I’m open to a lot of different things. I don’t have an exact idea of what I’m going to do next, which I am quite enjoying. I’ve been on a very relentless timeline for the last few years. I worked on this for the last 12 years, so I’m not in any rush. But there are a few [projects] I’m looking at. I like films of all scales and so I feel that in the future if I have the chance, I’ll do a lot of different sizes of films.
The films you did in between Batman films were a type of film noir — anti-heroes, morally dubious protagonists and things end poorly for them.
I suppose. You know to me every film feels equally large. I see scale in storytelling and emotional terms, in budgetary terms I suppose I would say. So for me a story has to be massive in some way, even if it’s two guys sitting around talking about something.
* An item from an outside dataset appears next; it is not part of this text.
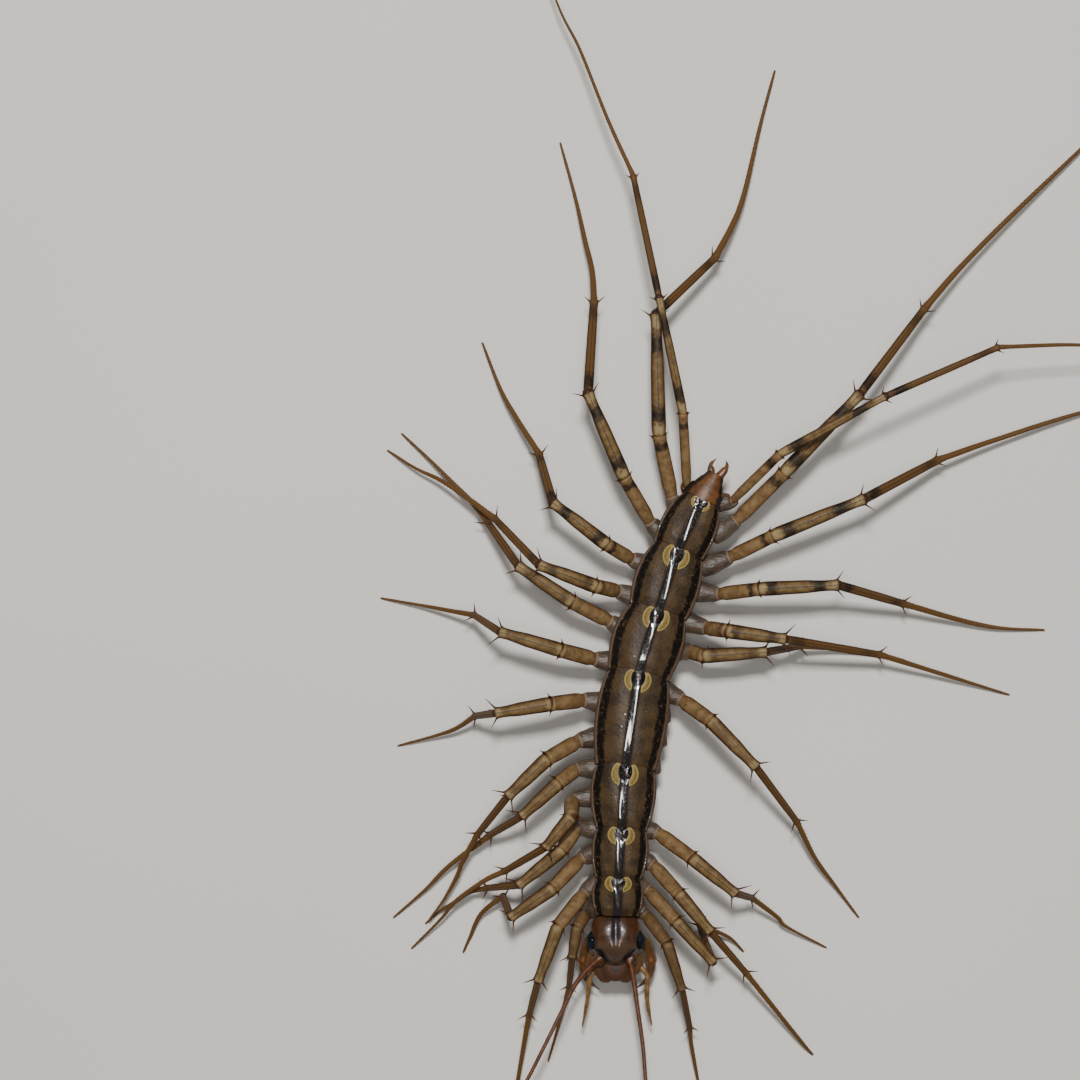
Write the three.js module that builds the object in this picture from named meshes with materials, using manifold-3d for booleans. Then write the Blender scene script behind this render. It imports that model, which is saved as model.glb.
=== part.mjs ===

It has to have an enormity to it that draws me to it. It takes a long time to make a film.
“Man of Steel” looks like it’s borne out of the realistic Nolan-verse.
Well somewhat, but I wouldn’t want people to think we’re doing for Superman what we did for Batman. It’s very much Zack’s film, and I think people are going to love what he’s done. I think it’s really remarkable to take on that character. Superman is a completely different character than Batman. So you can’t in any way use the same template. But David Goyer had this, I thought, brilliant way to make Superman relatable and relevant for his audience. Zack has built on that and I think it’s incredible what he’s putting together. He’s got a lot of finishing to do on that. Superman is the biggest comic book character of them all, and he needs the biggest possible movie version, which is what Zack’s doing. It’s really something.
“The Dark Knight Rises” and the entire Dark Knight trilogy is now out on Blu-Ray/DVD.